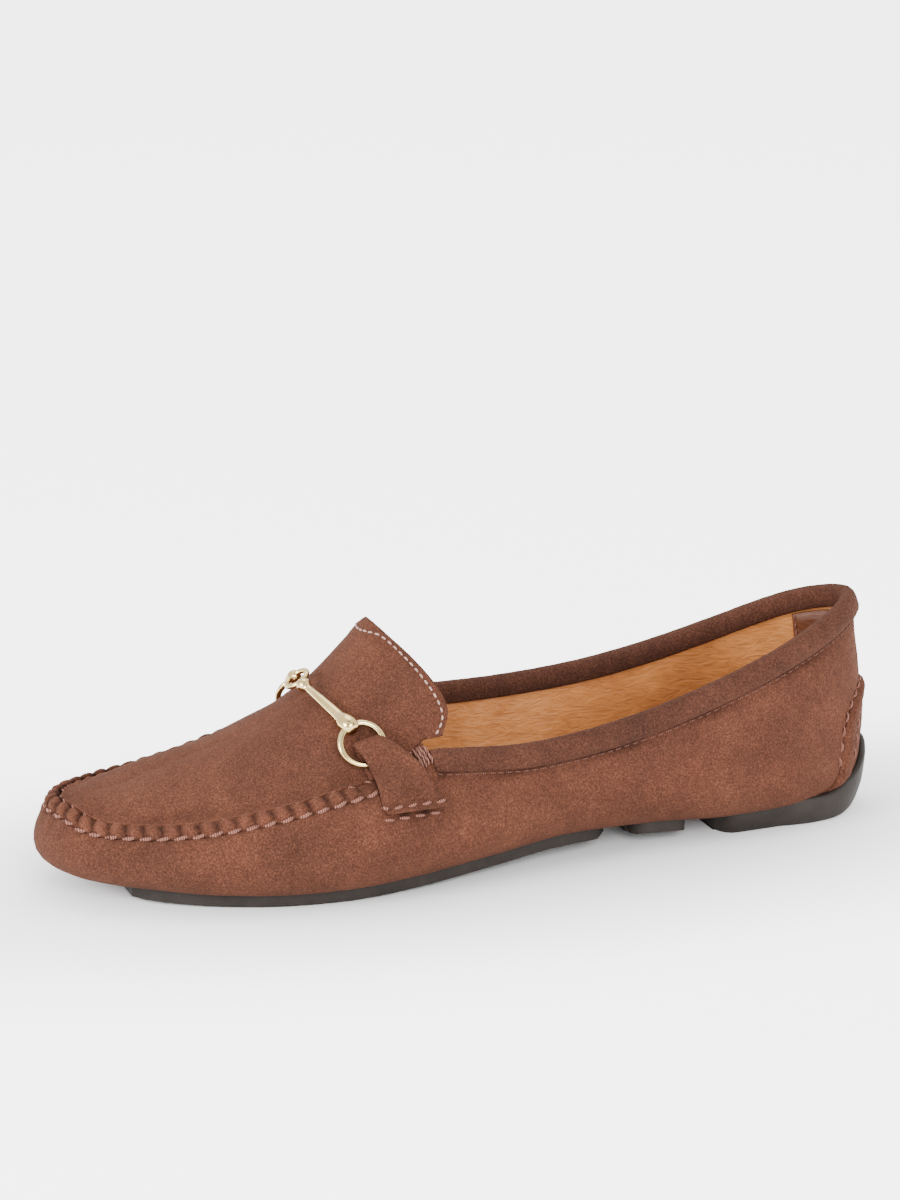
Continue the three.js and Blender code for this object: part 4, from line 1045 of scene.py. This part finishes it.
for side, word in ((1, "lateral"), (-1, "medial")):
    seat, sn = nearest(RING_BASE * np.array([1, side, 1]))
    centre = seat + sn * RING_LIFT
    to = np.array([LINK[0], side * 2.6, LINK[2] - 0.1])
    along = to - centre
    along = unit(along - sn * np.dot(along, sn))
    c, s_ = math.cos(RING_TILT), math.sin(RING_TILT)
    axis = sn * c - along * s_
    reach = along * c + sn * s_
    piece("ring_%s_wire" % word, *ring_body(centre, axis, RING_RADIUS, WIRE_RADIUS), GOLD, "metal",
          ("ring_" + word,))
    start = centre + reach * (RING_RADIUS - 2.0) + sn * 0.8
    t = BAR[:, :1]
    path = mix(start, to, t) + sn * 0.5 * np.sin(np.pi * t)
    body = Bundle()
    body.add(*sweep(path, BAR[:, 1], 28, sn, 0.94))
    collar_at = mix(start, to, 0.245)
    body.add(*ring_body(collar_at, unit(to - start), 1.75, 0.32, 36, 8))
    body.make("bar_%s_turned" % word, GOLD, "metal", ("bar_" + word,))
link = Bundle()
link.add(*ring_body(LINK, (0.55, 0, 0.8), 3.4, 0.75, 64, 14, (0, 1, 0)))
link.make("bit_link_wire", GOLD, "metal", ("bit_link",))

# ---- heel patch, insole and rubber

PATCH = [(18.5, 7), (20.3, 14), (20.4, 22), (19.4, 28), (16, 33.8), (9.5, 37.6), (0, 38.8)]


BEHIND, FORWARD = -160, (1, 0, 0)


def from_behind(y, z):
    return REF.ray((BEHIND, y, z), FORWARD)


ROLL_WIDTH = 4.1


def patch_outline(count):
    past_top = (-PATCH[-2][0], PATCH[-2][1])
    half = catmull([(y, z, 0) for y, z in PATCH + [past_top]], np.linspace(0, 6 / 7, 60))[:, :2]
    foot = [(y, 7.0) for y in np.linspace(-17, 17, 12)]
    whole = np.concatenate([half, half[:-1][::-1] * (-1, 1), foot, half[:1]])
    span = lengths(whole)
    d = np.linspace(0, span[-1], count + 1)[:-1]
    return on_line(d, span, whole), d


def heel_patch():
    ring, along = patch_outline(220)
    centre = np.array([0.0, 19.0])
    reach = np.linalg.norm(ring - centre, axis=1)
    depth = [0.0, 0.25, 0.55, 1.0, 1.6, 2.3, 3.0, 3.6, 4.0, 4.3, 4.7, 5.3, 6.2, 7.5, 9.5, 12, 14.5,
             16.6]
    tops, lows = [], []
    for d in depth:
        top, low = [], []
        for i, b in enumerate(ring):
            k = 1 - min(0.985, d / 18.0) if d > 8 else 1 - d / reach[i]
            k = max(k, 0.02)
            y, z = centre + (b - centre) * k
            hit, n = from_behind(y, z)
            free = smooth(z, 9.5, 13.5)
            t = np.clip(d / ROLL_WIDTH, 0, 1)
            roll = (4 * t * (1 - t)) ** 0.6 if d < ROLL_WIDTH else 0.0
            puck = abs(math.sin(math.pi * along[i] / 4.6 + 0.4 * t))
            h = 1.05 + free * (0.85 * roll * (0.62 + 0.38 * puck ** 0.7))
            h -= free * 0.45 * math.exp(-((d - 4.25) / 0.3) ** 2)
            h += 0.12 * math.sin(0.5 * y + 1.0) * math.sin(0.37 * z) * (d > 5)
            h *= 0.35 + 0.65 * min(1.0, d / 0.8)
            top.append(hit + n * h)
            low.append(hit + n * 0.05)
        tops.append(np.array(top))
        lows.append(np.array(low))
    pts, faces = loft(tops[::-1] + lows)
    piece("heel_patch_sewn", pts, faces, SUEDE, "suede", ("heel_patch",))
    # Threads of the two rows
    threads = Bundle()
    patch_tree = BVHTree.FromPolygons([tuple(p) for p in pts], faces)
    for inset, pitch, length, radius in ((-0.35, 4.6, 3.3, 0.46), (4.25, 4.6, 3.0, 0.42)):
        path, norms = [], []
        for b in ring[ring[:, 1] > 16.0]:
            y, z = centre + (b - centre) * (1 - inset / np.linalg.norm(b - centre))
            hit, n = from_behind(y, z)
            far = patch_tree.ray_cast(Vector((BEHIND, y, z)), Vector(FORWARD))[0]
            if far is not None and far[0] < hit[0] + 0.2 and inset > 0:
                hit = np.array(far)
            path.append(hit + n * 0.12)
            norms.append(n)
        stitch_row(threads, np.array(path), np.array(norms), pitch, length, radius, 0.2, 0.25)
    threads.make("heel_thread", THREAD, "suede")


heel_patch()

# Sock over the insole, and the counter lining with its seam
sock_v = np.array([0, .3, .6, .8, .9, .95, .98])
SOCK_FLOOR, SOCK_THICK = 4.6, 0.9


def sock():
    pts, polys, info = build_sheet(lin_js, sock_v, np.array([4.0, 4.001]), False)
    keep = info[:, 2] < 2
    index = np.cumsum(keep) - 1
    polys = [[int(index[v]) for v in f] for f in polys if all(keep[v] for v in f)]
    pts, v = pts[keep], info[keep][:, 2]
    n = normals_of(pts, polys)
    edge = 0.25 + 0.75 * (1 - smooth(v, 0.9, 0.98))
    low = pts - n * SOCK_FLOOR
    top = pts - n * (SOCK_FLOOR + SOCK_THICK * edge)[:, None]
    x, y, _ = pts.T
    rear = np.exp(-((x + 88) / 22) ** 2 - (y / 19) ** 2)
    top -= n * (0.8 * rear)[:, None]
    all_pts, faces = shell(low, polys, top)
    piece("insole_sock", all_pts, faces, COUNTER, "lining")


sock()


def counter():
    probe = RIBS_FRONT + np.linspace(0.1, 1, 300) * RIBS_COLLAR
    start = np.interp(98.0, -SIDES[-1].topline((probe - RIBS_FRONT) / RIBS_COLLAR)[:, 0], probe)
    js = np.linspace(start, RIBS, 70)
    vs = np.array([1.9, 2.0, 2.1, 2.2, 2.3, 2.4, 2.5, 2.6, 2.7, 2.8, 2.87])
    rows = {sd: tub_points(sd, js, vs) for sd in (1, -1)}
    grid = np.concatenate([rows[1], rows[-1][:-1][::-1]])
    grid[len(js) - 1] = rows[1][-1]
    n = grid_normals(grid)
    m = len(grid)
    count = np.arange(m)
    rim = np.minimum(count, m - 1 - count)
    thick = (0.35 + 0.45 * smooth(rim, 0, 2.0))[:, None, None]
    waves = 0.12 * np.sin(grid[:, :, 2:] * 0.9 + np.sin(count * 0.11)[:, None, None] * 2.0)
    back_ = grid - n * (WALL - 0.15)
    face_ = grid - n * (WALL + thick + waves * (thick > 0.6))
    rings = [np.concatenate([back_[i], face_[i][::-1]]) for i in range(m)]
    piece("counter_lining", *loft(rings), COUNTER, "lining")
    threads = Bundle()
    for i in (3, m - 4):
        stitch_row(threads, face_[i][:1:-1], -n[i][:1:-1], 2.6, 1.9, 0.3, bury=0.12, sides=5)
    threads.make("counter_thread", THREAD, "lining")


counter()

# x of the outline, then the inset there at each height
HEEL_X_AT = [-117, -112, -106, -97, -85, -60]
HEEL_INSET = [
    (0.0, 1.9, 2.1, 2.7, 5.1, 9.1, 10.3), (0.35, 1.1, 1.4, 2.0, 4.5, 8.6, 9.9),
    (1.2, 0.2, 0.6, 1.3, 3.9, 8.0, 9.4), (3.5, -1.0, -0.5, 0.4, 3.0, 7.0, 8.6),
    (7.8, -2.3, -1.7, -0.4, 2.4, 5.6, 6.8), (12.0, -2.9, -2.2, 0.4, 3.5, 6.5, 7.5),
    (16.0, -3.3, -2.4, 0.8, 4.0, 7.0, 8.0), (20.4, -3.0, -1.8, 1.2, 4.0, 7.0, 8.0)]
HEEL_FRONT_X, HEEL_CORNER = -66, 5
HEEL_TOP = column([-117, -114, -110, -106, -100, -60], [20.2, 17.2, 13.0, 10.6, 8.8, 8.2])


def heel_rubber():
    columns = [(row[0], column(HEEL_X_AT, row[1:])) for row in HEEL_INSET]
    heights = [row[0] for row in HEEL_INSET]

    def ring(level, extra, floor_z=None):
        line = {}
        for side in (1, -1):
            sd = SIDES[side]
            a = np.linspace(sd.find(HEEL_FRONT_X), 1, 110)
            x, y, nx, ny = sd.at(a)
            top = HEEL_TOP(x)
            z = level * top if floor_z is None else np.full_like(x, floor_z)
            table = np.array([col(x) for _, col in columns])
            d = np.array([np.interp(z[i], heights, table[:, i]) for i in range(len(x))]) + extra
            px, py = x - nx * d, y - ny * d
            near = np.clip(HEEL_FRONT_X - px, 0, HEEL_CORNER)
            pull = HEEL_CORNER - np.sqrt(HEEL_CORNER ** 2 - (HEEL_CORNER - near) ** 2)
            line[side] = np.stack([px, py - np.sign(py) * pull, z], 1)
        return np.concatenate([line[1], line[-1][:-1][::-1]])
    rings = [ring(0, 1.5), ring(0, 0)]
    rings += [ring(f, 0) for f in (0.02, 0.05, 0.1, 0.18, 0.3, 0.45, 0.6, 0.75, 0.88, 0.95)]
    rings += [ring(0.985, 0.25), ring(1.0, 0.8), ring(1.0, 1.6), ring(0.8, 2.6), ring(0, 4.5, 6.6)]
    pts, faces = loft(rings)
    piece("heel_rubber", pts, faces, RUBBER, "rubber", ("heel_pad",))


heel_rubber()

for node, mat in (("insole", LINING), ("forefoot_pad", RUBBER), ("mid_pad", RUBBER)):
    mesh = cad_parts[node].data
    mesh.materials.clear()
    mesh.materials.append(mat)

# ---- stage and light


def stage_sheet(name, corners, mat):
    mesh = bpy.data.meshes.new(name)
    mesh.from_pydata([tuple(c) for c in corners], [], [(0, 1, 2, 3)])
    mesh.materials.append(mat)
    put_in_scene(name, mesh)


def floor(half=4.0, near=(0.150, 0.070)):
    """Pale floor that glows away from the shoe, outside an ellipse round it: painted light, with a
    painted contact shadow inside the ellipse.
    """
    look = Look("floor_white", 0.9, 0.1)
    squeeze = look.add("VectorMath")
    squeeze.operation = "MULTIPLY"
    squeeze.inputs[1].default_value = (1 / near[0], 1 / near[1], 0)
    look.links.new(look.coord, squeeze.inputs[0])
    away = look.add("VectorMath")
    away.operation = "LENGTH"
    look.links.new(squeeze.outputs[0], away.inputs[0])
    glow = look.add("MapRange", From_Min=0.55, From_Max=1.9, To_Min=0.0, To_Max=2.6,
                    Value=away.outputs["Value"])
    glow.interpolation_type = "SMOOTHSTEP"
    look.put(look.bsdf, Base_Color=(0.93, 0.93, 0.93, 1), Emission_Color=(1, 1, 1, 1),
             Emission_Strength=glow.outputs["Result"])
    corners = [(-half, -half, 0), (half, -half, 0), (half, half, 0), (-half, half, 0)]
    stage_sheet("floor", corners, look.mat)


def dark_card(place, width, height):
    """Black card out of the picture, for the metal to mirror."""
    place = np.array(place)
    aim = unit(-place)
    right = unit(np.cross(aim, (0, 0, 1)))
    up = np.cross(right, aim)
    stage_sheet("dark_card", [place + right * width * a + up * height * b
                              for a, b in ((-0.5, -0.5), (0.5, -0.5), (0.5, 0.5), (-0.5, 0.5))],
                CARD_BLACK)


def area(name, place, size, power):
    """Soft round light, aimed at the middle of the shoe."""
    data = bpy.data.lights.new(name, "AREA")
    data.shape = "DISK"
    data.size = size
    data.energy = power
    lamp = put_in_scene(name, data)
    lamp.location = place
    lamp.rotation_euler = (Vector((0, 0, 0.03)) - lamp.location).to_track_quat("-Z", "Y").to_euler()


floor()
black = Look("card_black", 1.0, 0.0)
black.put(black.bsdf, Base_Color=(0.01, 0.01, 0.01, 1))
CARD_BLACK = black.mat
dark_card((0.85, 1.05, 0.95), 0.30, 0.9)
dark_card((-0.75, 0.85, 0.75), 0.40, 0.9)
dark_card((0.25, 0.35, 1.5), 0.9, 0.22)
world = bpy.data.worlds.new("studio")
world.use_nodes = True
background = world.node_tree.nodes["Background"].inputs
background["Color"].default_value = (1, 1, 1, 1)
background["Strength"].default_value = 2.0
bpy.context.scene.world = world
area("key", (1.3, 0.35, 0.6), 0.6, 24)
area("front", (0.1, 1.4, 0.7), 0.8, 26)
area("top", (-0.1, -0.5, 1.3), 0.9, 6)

○ ○ ○ ○ ○

* _Exercise_:
Without changing anything, quote the lines from the top of the data to the line that contains "ROLL_WIDTH = 4.1", including that line.

* _Answer to this exercise_:
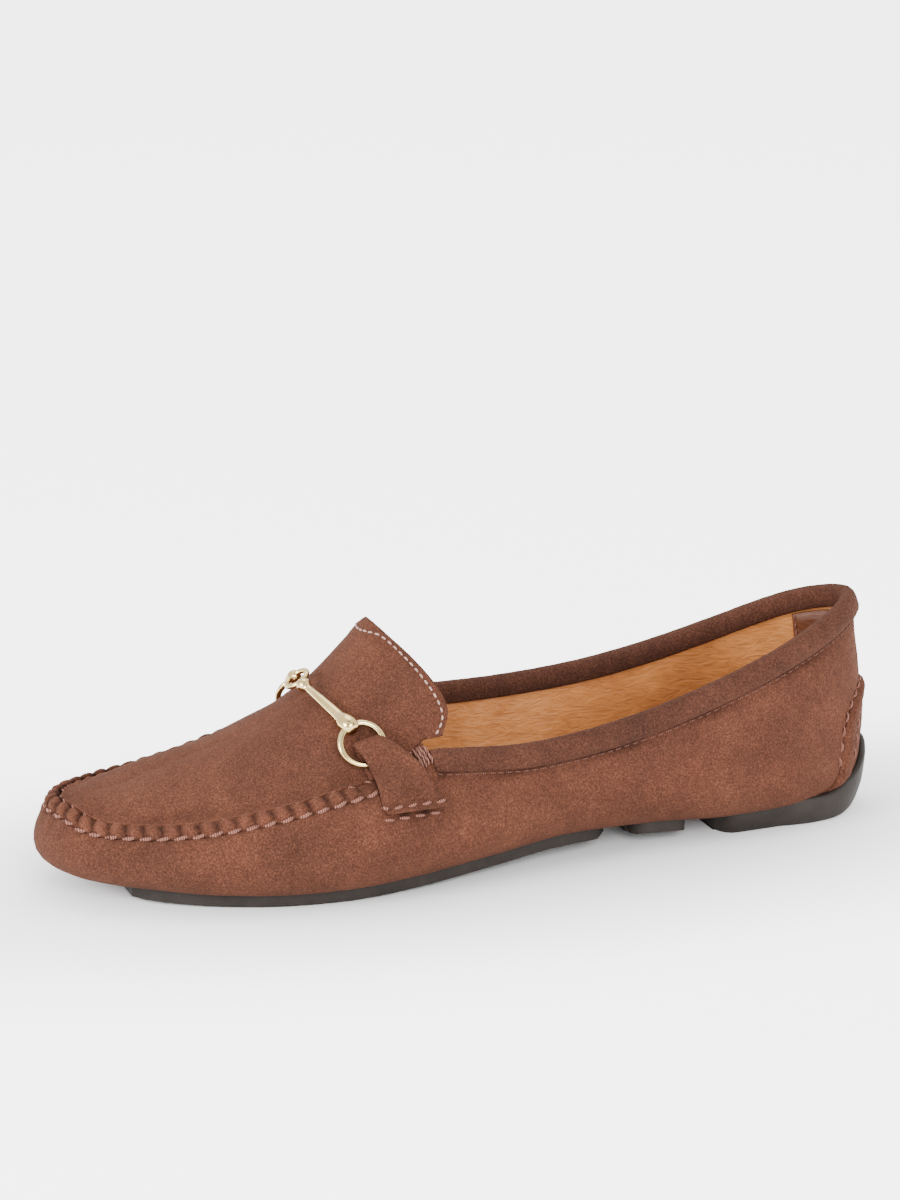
Continue the three.js and Blender code for this object: part 4, from line 1045 of scene.py. This part finishes it.
for side, word in ((1, "lateral"), (-1, "medial")):
    seat, sn = nearest(RING_BASE * np.array([1, side, 1]))
    centre = seat + sn * RING_LIFT
    to = np.array([LINK[0], side * 2.6, LINK[2] - 0.1])
    along = to - centre
    along = unit(along - sn * np.dot(along, sn))
    c, s_ = math.cos(RING_TILT), math.sin(RING_TILT)
    axis = sn * c - along * s_
    reach = along * c + sn * s_
    piece("ring_%s_wire" % word, *ring_body(centre, axis, RING_RADIUS, WIRE_RADIUS), GOLD, "metal",
          ("ring_" + word,))
    start = centre + reach * (RING_RADIUS - 2.0) + sn * 0.8
    t = BAR[:, :1]
    path = mix(start, to, t) + sn * 0.5 * np.sin(np.pi * t)
    body = Bundle()
    body.add(*sweep(path, BAR[:, 1], 28, sn, 0.94))
    collar_at = mix(start, to, 0.245)
    body.add(*ring_body(collar_at, unit(to - start), 1.75, 0.32, 36, 8))
    body.make("bar_%s_turned" % word, GOLD, "metal", ("bar_" + word,))
link = Bundle()
link.add(*ring_body(LINK, (0.55, 0, 0.8), 3.4, 0.75, 64, 14, (0, 1, 0)))
link.make("bit_link_wire", GOLD, "metal", ("bit_link",))

# ---- heel patch, insole and rubber

PATCH = [(18.5, 7), (20.3, 14), (20.4, 22), (19.4, 28), (16, 33.8), (9.5, 37.6), (0, 38.8)]


BEHIND, FORWARD = -160, (1, 0, 0)


def from_behind(y, z):
    return REF.ray((BEHIND, y, z), FORWARD)


ROLL_WIDTH = 4.1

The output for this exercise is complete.